The relaunch of Cereti's book is an interesting sign of the times. In one way it is a characteristic feature of the current pontificate; old radicals from the 1970s judge that their hour has come at last, and go on to the offensive again. The antiquity of their positions can even be an advantage, because the refutations offered when they were first put forward have long been forgotten – who now knows about Crouzel and his criticisms? But their views are not simply the revival of a past age. Their success has been prepared by a long campaign aimed at softening up their opponents, by the classic methods of constant propaganda and successful framing of the issue. One basic victory has been the very introduction of the term 'remarriage' into the debate. In the case of people who marry civilly when they have a spouse alive, it is not a case of remarriage; it is a case of bigamy. Once Catholics can be made to face up to the fact that the current debate is about allowing bigamists to receive communion, a proper resolution of it can be hoped for. Until that happens, though, we are fated to endure more recycling of dated bogus scholarship like that of Cereti.
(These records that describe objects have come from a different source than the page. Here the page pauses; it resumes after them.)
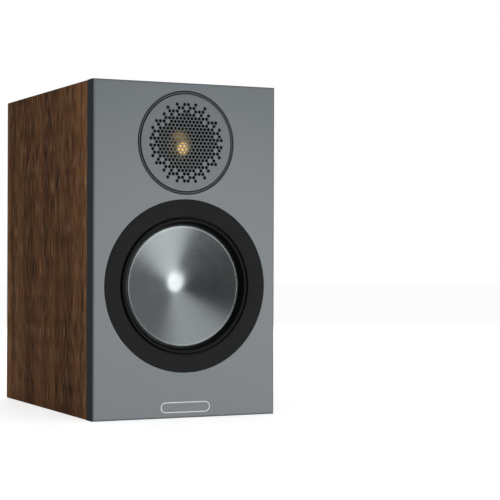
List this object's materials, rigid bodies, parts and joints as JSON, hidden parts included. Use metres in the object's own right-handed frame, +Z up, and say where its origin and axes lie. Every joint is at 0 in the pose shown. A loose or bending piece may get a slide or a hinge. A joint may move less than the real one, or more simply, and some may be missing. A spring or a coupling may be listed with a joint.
{
  "type": "bookshelf speaker",
  "caption": "Two-way bookshelf loudspeaker: walnut-look box, grey baffle, metal-cone woofer, dome tweeter behind a pierced plate, rear port and screw terminals.",
  "frame": {"origin": "middle of the cabinet's underside, halfway between the baffle's face and the rear panel's face", "axes": "+Z up, the baffle faces -Y, the terminals face +Y, +X to the right of someone who faces the baffle"},
  "size_m": [0.16, 0.2557, 0.272],
  "materials": {
    "baffle": "satin",
    "walnut": "matte",
    "badge": "satin",
    "black_plastic": "matte",
    "rubber": "matte",
    "foam": "matte",
    "cone_metal": "satin",
    "cast_metal": "matte",
    "steel": "satin",
    "ferrite": "matte",
    "copper": "satin",
    "former": "satin",
    "spider": "matte",
    "grille": "satin",
    "gold_dome": "polished",
    "gold_plate": "polished",
    "nut_red": "gloss",
    "nut_black": "gloss",
    "board": "satin",
    "capacitor": "satin",
    "wadding": "matte",
    "lead": "satin"
  },
  "bodies": {
    "cabinet": {"front_baffle": "baffle", "side_panel_left": "walnut", "side_panel_right": "walnut", "top_panel": "walnut", "bottom_panel": "walnut", "rear_panel": "walnut", "badge_plate": "badge", "woofer_trim_ring": "black_plastic", "woofer_tag_block": "black_plastic", "tweeter_trim_ring": "black_plastic", "tweeter_faceplate": "black_plastic", "tweeter_rear_cup": "black_plastic", "port_tube": "black_plastic", "terminal_plate": "black_plastic", "woofer_surround": "rubber", "tweeter_surround": "rubber", "woofer_gasket": "foam", "woofer_basket": "cast_metal", "woofer_top_plate": "steel", "woofer_back_plate": "steel", "tweeter_top_plate": "steel", "tweeter_back_plate": "steel", "woofer_screw_1": "steel", "woofer_screw_2": "steel", "woofer_screw_3": "steel", "woofer_screw_4": "steel", "tweeter_screw_1": "steel", "tweeter_screw_2": "steel", "tweeter_screw_3": "steel", "terminal_screw_1": "steel", "terminal_screw_2": "steel", "terminal_screw_3": "steel", "terminal_screw_4": "steel", "woofer_magnet": "ferrite", "tweeter_magnet": "ferrite", "grille_magnet_1": "ferrite", "grille_magnet_2": "ferrite", "grille_magnet_3": "ferrite", "grille_magnet_4": "ferrite", "woofer_inductor": "copper", "tweeter_inductor": "copper", "woofer_spider": "spider", "tweeter_grille": "grille", "terminal_post_black": "gold_plate", "terminal_post_red": "gold_plate", "crossover_board": "board", "woofer_capacitor": "capacitor", "tweeter_capacitor": "capacitor", "wadding": "wadding", "woofer_lead": "lead", "tweeter_lead": "lead"},
    "woofer_cone_assembly": {"woofer_cone": "cone_metal", "woofer_former": "former", "woofer_coil": "copper"},
    "tweeter_dome_assembly": {"tweeter_dome": "gold_dome", "tweeter_coil": "copper"},
    "washer_red": {"terminal_washer_red": "gold_plate"},
    "nut_red": {"terminal_nut_red": "nut_red"},
    "washer_black": {"terminal_washer_black": "gold_plate"},
    "nut_black": {"terminal_nut_black": "nut_black"}
  },
  "joints": [
    {"name": "woofer_stroke", "type": "slide", "parent": "cabinet", "child": "woofer_cone_assembly", "axis": [0, -1, 0], "range_m": [-0.004, 0.004], "stiffness_N_per_m": 1000, "deforming": ["woofer_surround", "woofer_spider"]},
    {"name": "tweeter_stroke", "type": "slide", "parent": "cabinet", "child": "tweeter_dome_assembly", "axis": [0, -1, 0], "range_m": [-0.0003, 0.0003], "stiffness_N_per_m": 8000, "deforming": ["tweeter_surround"]},
    {"name": "terminal_red_travel", "type": "slide", "parent": "cabinet", "child": "washer_red", "axis": [0, 1, 0], "range_m": [0, 0.006]},
    {"name": "terminal_red_turn", "type": "hinge", "parent": "washer_red", "child": "nut_red", "pos_m": [0.0095, 0.1165, 0.062], "axis": [0, 1, 0], "range_deg": [0, 2701]},
    {"name": "terminal_black_travel", "type": "slide", "parent": "cabinet", "child": "washer_black", "axis": [0, 1, 0], "range_m": [0, 0.006]},
    {"name": "terminal_black_turn", "type": "hinge", "parent": "washer_black", "child": "nut_black", "pos_m": [-0.0095, 0.1165, 0.062], "axis": [0, 1, 0], "range_deg": [0, 2701]}
  ],
  "couplings": [
    {"joint": "terminal_red_turn", "follows": "terminal_red_travel", "rad_per_m": 7854},
    {"joint": "terminal_black_turn", "follows": "terminal_black_travel", "rad_per_m": 7854}
  ]
}
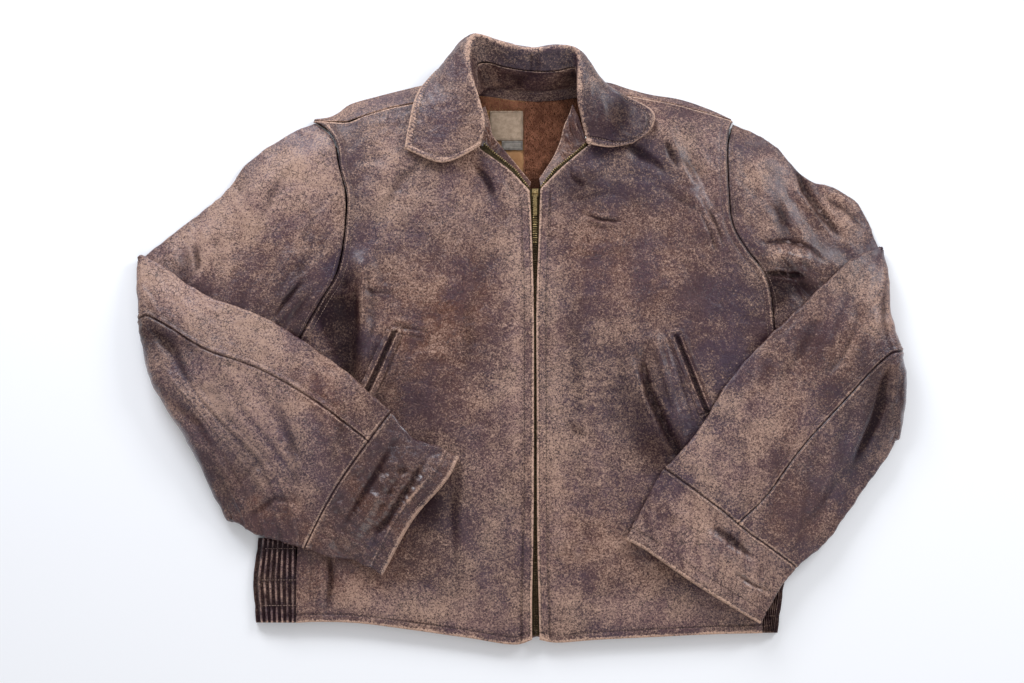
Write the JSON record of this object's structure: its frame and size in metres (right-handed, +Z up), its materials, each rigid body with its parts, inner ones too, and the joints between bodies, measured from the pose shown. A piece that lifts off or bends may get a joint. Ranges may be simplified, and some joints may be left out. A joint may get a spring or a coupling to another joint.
{
  "type": "leather_jacket",
  "caption": "Worn short leather jacket laid flat on its back, zip closed, wide turned collar, both sleeves folded at the elbow over the front, slanted welt pockets and ruched side panels.",
  "frame": {"origin": "on the flat underside of the back, under the zip, midway between hem and collar", "axes": "+X to the wearer's left across the jacket, +Y from hem to collar, +Z up out of the front"},
  "size_m": [0.8714, 0.6894, 0.0528],
  "materials": {
    "hide": "satin",
    "gloss": "glossy",
    "facing": "satin",
    "pile": "matte",
    "label": "matte",
    "tab": "matte",
    "tape": "matte",
    "brass": "worn"
  },
  "bodies": {
    "jacket": {"front_right": "hide", "front_left": "hide", "back": "hide", "side_ruching_right": "gloss", "side_ruching_left": "gloss", "welt_inner_right": "hide", "welt_outer_right": "hide", "welt_inner_left": "hide", "welt_outer_left": "hide", "sleeve_top_right": "hide", "sleeve_under_right": "gloss", "cuff_right": "gloss", "sleeve_top_left": "hide", "sleeve_under_left": "gloss", "cuff_left": "gloss", "collar_stand": "hide", "collar_fall": "hide", "lining_right": "pile", "lining_left": "pile", "facing_right": "facing", "facing_left": "facing", "neck_label": "label", "size_tab": "tab", "zip_tape_right": "tape", "zip_tape_left": "tape", "zip_slider": "brass"},
    "pull": {"zip_pull": "brass"}
  },
  "joints": [
    {"name": "pull_swing", "type": "hinge", "parent": "jacket", "child": "pull", "pos_m": [0.0004, 0.171, 0.03122], "axis": [-1, 0, 0], "range_deg": [0, 150]}
  ]
}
1. Henri Crouzel S.J., L'Eglise primitive face au divorce (Paris: Beauchesne, 1971).
2. See Henri Crouzel, 'Les "digamoi" visés par le concile de Nicee dans son canon 8', Augustinianum, Dec. 1978, p. 566.
3. Henri Crouzel, 'Un nouvel essai pour prouver l'acceptation des secondes noces après divorce dans l'Eglise primitive", Augustinianum, Dec. 1977: 'Les "digamoi" visés par le concile de Nicee dans son canon 8', Augustinianum, Dec. 1978; these build upon an earlier paper, 'Divorce et remariage dans l'Eglise primitive: quelques reflexions de methodologie historique', Nouvelle Revue Theologique, Dec. 1976.
4. Henri Crouzel, 'Divorce et remariage dans l'Eglise primitive: quelques reflexions de methodologie historique', Nouvelle Revue Theologique, Dec. 1976.